Let the land lie and the mown grass
revise to wild seed, to a late afternoon's
dreamscape of eh, whatever . . .

Honestly, I tried to steer this little self-address away from the giving of good advice.  It's not easy to do.  It's easy not to do!  And as we all must know by this time in our lives, all advice is bad anyway, except for good advice, which is often fatal.

Well, give it a try for next Wednesday and see what you can come up with.  Maybe you won't have a conversation; maybe you'll speak to yourself and get no response in return (that happens to me more often than I'd like to admit).  Maybe you'll just have a silly chat with yourself about the snow we're about to get, or so they say, tomorrow, or, depending on when you get started on the project, the snow we dodged or survived the other day, tomorrow.

 


Wednesday, January 12, 2022

Image VI (1.13.22)

For some reason this afternoon, an old image flashed back into my conscious brain.  It was of a young man riding a bucking horse at a rodeo.  This image is not from personal, but vicarious experience, through a poem that was read at a poetry gathering in the late 1970s.  How long ago was that?  Jimmy Carter was President!

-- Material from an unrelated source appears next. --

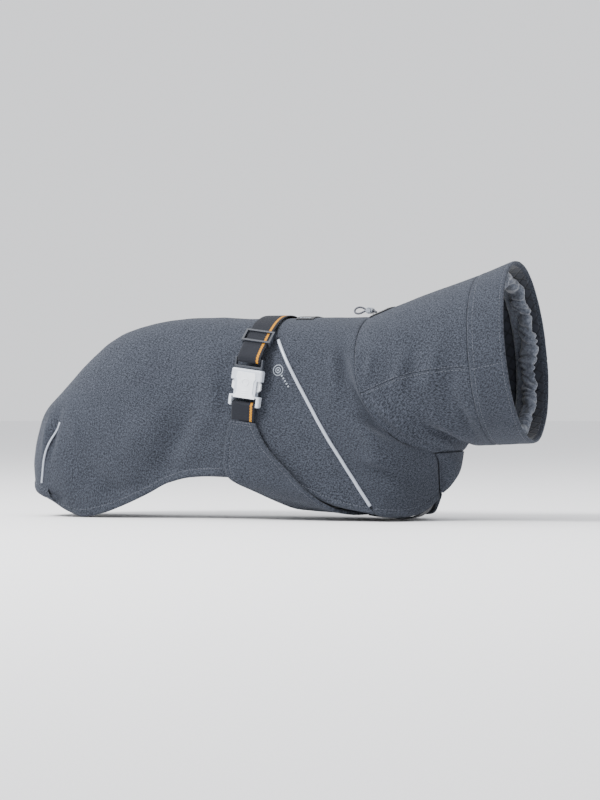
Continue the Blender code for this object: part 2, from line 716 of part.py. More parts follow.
def make_trim(group):
    """The spine label, the cord patch and the drawcord's loop."""
    patch_lift = CLOTH + 0.35 * MM
    panel("spine_label", lifted(back_surface, patch_lift), (11.65, 12.25), (-0.075, 0.075), (4, 4),
          "label", group, thick=CLOTH)
    panel("cord_patch", lifted(collar_surface, patch_lift + 0.4 * MM), (0.06, 0.42), (-0.085, 0.085), (4, 4),
          "label", group, thick=CLOTH)
    count = 30
    dense = [spline(CORD_ROUTE, step / count) * MM for step in range(count + 1)]
    tube("drawcord", dense, CORD_R, "webbing", group)


def build():
    """Clear the scene and build the coat."""
    for old in list(bpy.data.objects):
        bpy.data.objects.remove(old, do_unlink=True)
    group, tools = collection("dog_coat"), collection("cutters")
    make_panels(group)
    make_piping(group)
    make_trim(group)
    make_strap(group)
    for word, side in (("left", 1), ("right", -1)):
        make_tab(word, side, group)
        make_socket(word, side, group, tools)
        make_clip(word, side, group, tools)
        make_slider(word, side, group, tools)
        for end in (-1, 1):
            make_arm(word, side, end, group)
    make_toggle(group, tools)


build()
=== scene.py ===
"""A dog's winter coat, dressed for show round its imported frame.

The cloth is woven panel by panel on the same surfaces as the frame's solids, at a finer pitch and
with its folds, rolled seams, turned hems and stitches.  Webbing, piping and cord are swept along
their own routes.  Sizes are metres, written as millimetres times MM.
"""
import logging
from collections.abc import Callable, Iterable, Sequence
from dataclasses import dataclass, field
from enum import Enum
from math import atan2, cos, exp, pi, radians, sin, sqrt, tan

import bmesh
import bpy
from mathutils import Matrix, Vector, noise
from mathutils.bvhtree import BVHTree


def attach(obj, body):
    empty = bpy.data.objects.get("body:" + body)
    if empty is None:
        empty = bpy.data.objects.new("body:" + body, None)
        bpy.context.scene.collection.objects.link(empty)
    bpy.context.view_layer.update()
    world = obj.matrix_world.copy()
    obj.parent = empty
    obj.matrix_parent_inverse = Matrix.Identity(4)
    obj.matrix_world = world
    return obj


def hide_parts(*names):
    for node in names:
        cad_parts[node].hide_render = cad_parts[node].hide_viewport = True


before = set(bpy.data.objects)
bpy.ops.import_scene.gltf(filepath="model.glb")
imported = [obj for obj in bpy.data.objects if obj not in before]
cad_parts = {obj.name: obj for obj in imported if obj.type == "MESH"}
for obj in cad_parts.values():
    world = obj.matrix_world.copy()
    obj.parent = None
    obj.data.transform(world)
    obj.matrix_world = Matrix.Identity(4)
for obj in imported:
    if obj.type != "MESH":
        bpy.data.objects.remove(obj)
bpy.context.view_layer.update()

LOG = logging.getLogger("dog_coat")
MM = 0.001
CLOTH = 1.2 * MM
LINING = 0.9 * MM
PLY_GAP = 0.8 * MM
FOLD_DEPTH = 2.6                     # what the heights in the lists of folds are times on the cloth
Surface = Callable[[float, float], Vector]


class Side(Enum):
    """Which flank of the dog a piece is on; the value is the sign of its Y."""
    LEFT = 1
    RIGHT = -1

    @property
    def word(self) -> str:
        """The side's name in the frame's node names."""
        return self.name.lower()


# ---------------------------------------------------------------- surfaces of the coat

def between(a: Vector, b: Vector, c: Vector, d: Vector, t: float) -> Vector:
    """Point at share t of the way from b to c on the smooth curve through four knots."""
    return (b * 2 + (c - a) * t + (a * 2 - b * 5 + c * 4 - d) * t ** 2
            + (b * 3 - a - c * 3 + d) * t ** 3) / 2


def spline(points: Sequence[Sequence[float]], place: float) -> Vector:
    """Point on a Catmull-Rom curve.

    Args:
        points: the points that the curve passes through.
        place: where on the curve, 0 to 1.

    Returns:
        The point there.
    """
    knots = [Vector(p) for p in points]
    last = len(knots) - 1
    start = max(min(int(place * last), last - 1), 0)
    t = place * last - start
    b, c = knots[start], knots[start + 1]
    a = knots[start - 1] if start > 0 else b * 2 - c
    d = knots[start + 2] if start + 2 <= last else c * 2 - b
    return between(a, b, c, d, t)


@dataclass(frozen=True)
class Station:
    """One section of the back: hem and spine points in the centre plane and its widths, in mm."""
    spine: tuple[float, float]
    hem: tuple[float, float]
    width: float
    hem_width: float
    mid: float = 0.42
    flank: float = 0.3
    squareness: float = 2.6

    def at(self, height: float) -> Vector:
        """Point on the dog's left.

        Args:
            height: 0 at the hem to 1 at the spine.

        Returns:
            The point in metres.
        """
        if height < self.flank:
            part = height / self.flank
            share = self.mid * part
            y = self.hem_width + (self.width - self.hem_width) * sin(part * pi / 2)
        else:
            turn = min((height - self.flank) / (1 - self.flank), 1) * pi / 2
            share = self.mid + (1 - self.mid) * sin(turn) ** (2 / self.squareness)
            y = self.width * max(cos(turn), 0) ** (2 / self.squareness)
        x = self.hem[0] + (self.spine[0] - self.hem[0]) * share
        z = self.hem[1] + (self.spine[1] - self.hem[1]) * share
        return Vector((x, y, z)) * MM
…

To be more precise, the image that sticks with me is not of the bronco ride, but of its finish, when the rider finally loosens his grip and lets go and the horse throws him off.  

A little background.

I was in graduate school at Saint Louis University.  Cupples House, an architectural and cultural institution on campus, hosted poetry readings periodically, intimate affairs attended by a few faculty, some students interested in poetry, and two or three poets.  I read there once, but mostly, as a student, I attended to listen to more experienced writers share their work.  

I can't remember the poet's name.  But I do recall that poem.  Strike that.  I recall the drama of the poem and how expertly it built toward its surprising and satisfying and encouraging (to a young poet like me) ending.  

Here's how the drama unfolded . . .

  • The set up: the speaker (our poet) who, as a young man, once toured the rodeo circuit, competing as a bronco buster.  
  • The opening: explosion from the pen, man and horse together, out into the center of the arena. People screaming, cheering in the stands.
  • The ride: a union of horse and man in common struggle - one to throw off, one to stay on.
  • The detail: a gloved hand strapped to the nape of the surging horse's head; a free hand flailing back and forth like a rag above the rider's head; the humped back of the horse and the arched back of the rider; the kicking hooves and the digging boots; the receding of the crowd noise in the rider's mind as he and the horse become a single, bucking, thrashing thing.
  • The denouement: a bell ringing, the loosening of the rider's grip.
  • The climax: the jettison into the air above the horse's back, rider and horse becoming two again.
  • And the conclusion: what the poet wants me to take away from this drama.
Okay, I've made up all but the penultimate item on this list, because this final, exciting image is what comes back to me every so often, even today, some 45 years on.  I'd say it's one of the grabbiest images I've ever encountered in a poem.  And I can't even remember the poet's name!

That image grabs, has stuck to me for all these years because the poem is not really about rodeos or lost youth and virility, but total and complete oneness . . . and how rare such oneness is, how momentary and self-effacing, how fulfilling to a human being who's paying attention.  And when that human being is a practicing poet, well, how lucky for the rest of us, for me!  

When I say that this poem came to me "for some reason" this afternoon, I'm not telling the truth.  It resurfaced for a very specific reason.  At today's Wednesdays@One session, we talked again about how hard it can be to end a poem, to find the appropriate last line or lines that don't undercut the rest of the poem, that don't just end the flow of words but genuinely bring the poem to rest.  My advice to the group was that, if you're stuck trying to close out a poem, look back up the lines for some thought or image or figure or rhythmical effect or theme or emotion (often found in an image).  You'll find there, almost invariably, one or two keys to your poem's ending.  It might be another go at some lyrical pattern, or a different take on a metaphor used earlier, or an extension of an idea or a logical outcome, or a "surprise" ending (for which there might be subtle clues above).  In other words, read your own poem.  What's it trying to tell you about how it should end?

This doesn't always work.  But often enough, when I'm stuck trying to write an ending line or image, I find clues to it earlier in the poem.  And this difficulty made me think of this old poem and its fantastic and fantastical ending that I was so unprepared for, but which is so proper to the poem, and so satisfying.  Grabby, as I say.  I wonder whether the poet began with that image in mind, or if he, in writing out a memory of that event, looked for and found the ending, and thus the poem.  It hardly matters.  What he found that "the poem" wanted to say is something of the fleeting quality of our best experiences . . . and how permanent they really are.


Saturday, January 8, 2022

Image V (1.8.22)

Gathering Sea-Drift at Rodanthe 
 - for AWH 

Shorelines never seem so far away 
as when we come to them in grayness.
Whatever watches from the coastal forest 
must be gray-eyed and gray-minded.

The sea rolls landward in slow heaves of humpback, 
shell nacre, carcass and bone, stink,
and what it carries participates in the light
of everything that is horned and membranous, 

rubbed down to shard, stars reduced smooth 
for a bowl on an end table, a pocket of secrets.
Breast plate, claw armature, drift 
and stone heaving with a sea-swell forward, 

failing back in troughs of gray exhaustion,
lifted again, another attempt at giving.